Sartre fue un intelectual progresista que gozó de notable influencia en ambientes propios de la izquierda. Su apuesta decididamente humanista evolucionó desde un inicial existencialismo hacia un marxismo, que se decía también humanista pero que contenía numerosos elementos materialistas y colectivistas que no se conciliaban del todo bien con sus iniciales planteamientos.

El Sartre del Ser y la nada parte de una radical afirmación de la libertad individual, haciendo patente que el individuo debía hacerse responsable de sus propios actos para consigo mismo y los demás, frente al freudismo o el behaviorismo que limitaban el poder de la libertad, ya fuera por obra de impulsos inconscientes (psicoanálisis) o estableciendo determinismos entre la conducta y los estímulos de la misma (behaviorismo). En una célebre frase que resumía su pensamiento, se afirmaba que en el ser humano lo que se es no es algo dado de antemano, sino que es el fruto de decisiones conscientes y acumulativas a lo largo de la propia vida. El ser humano no nace a la vida, según su visión, con ninguna finalidad predefinida sino que el propósito último de ésta es una tarea por hacer.

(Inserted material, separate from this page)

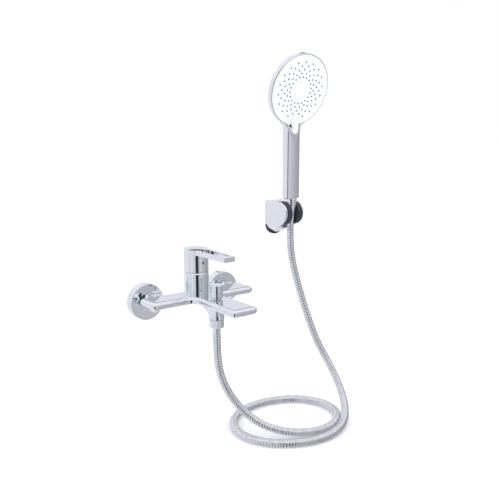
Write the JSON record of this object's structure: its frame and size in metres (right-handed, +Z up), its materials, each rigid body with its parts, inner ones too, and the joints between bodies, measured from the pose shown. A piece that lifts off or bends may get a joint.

En una fase ya posterior que se plasma en su Crítica de la razón dialéctica, influido por el marxismo, Sartre intentará explicar la historia como una lucha del hombre consigo mismo por superar el problema de la escasez y por conciliar la propia libertad con los derechos de la colectividad. Aunque el pensamiento de Sartre dista mucho de ser una filosofía sobre la que fundar una sociedad libre y abierta, sin duda el que haya sido abandonada en el seno de la izquierda en favor de concepciones post-estructuralistas, mucho más radicalmente nihilistas y sobre todo críticas con la individualidad ha tenido como consecuencia que esta ideología postule una especie de vuelta a una sociedad neo estamental, donde ciertos colectivos tienen el derecho a presentar al resto de la sociedad sus nuevos cahiers de doléances posmodernos. Una sociedad basada más en el privilegio que en la promoción de la libertad.